Monday, November 26, 2007

Uganda and Kenya ready to finalize intellectual property protection statutes as East Africa struggles with counterfeiting crisis.

SOURCES:—“East Africa: Counterfeits Upset Regional Markets”—“East Africa: Region's Manufacturers Threatened By Counterfeit”

Counterfeit versions of both foreign and domestic products are appearing en masse in the marketplaces of East Africa. The counterfeits are given names similar to well-known or local brand names and often designed to resemble the same. Products affected cover a host of goods—from car tires to pharmaceuticals.

State officials claim that the counterfeit trade is costing national governments hundreds of millions of dollars in revenue year; they assert that these lost funds could be used for social programs to assist the poor.

Both Uganda and Kenya are in the final stages of drafting statutes to provide greater protections for intellectual property interests. Also, the East African Community (EAC) and Investment Climate for Africa (ICA) signed a memorandum of understanding (MOU) to step up efforts to control counterfeiting and piracy in the East Africa region earlier this month.

In addition to the loss of revenue, concern over the counterfeiting problem in East Africa has been voiced by the World Health Organization (WHO) because of counterfeit pharmaceuticals that threaten the safety of African consumers.
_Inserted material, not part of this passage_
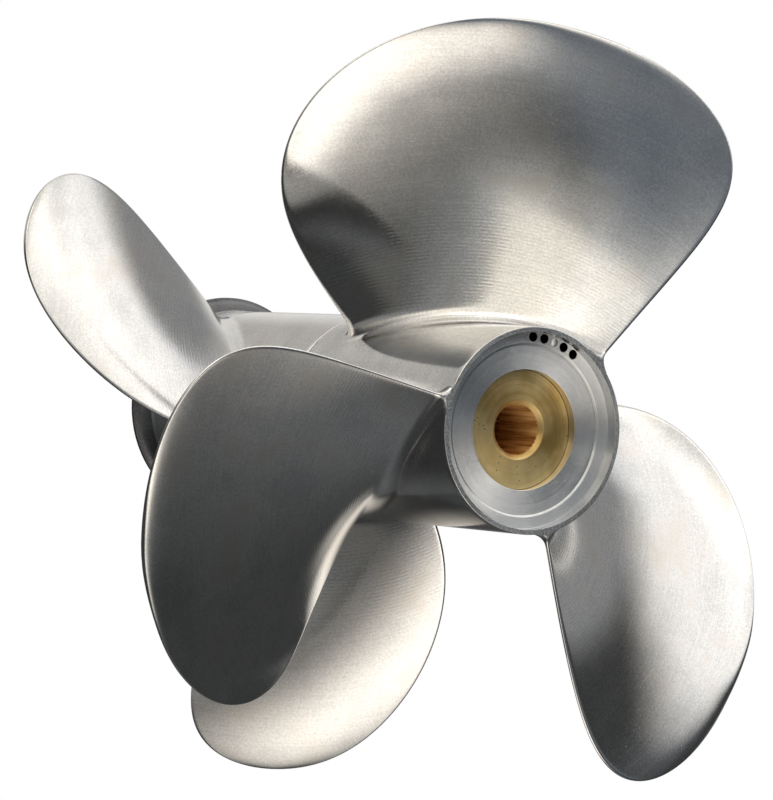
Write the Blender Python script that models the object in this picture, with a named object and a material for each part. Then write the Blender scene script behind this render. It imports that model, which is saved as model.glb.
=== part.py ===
"""Contra-rotating pair of ship propellers for one stern-drive leg.

Two three-bladed stainless castings run nose to tail on concentric shafts and turn opposite ways.
Each casting holds a splined brass bush. Units are metres and degrees. The shaft axis is Y: the
forward propeller's machined end face lies in the plane Y = 0, and the pair runs aft along +Y.
Angles are measured about Y from +X towards +Z.
"""

import math

import bmesh
import bpy
import numpy as np

# Driving dimensions, common to both propellers
HUB_RADIUS = 0.055
BLADE_COUNT = 3
PITCH = 0.590
HUB_GAP = 0.0015
BUSH_GAP = 0.0003
HUB_CHAMFER = 0.0003
TURNED_SEGMENTS = 72

# Forward propeller: hub length, and blade outline as edge angles at five stations from root to tip
FORWARD_HUB_LENGTH = 0.1575
FORWARD_TIP_RADIUS = 0.2190
FORWARD_TIP_Y = 0.0648
FORWARD_RAKE_LINEAR = 0.0
FORWARD_RAKE_CUBIC = -0.0120
FORWARD_LEADING_DEG = (39.7, 41.1, 43.4, 52.6, 78.1)
FORWARD_TRAILING_DEG = (120.2, 122.5, 116.4, 101.0, 78.1)
FORWARD_ROLL = 0.0043

# Aft propeller: opposite hand, smaller, with a hub that tapers to a flared end ring
AFT_HUB_END_Y = 0.3160
AFT_TIP_RADIUS = 0.1980
AFT_TIP_Y = 0.2382
AFT_RAKE_LINEAR = -0.0195
AFT_RAKE_CUBIC = 0.0270
AFT_LEADING_DEG = (190.0, 181.3, 169.5, 158.6, 146.5)
AFT_TRAILING_DEG = (117.0, 127.5, 130.1, 135.4, 146.5)
AFT_WAIST_RADIUS = 0.0520
AFT_WAIST_Y = 0.3020
FLARE_RADIUS = 0.0590
FLARE_LIP = 0.0020
FLARE_STEPS = 6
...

State officials in East Africa blame domestic businesses for the majority of the problem. They contend that the willingness of domestic business interests to import counterfeits has made the problem worse. They further fault domestic businesses for having failed thus far to cooperate with the government to stop counterfeiting.


Is the private sector responsible for cooperating with the government to stop counterfeiting?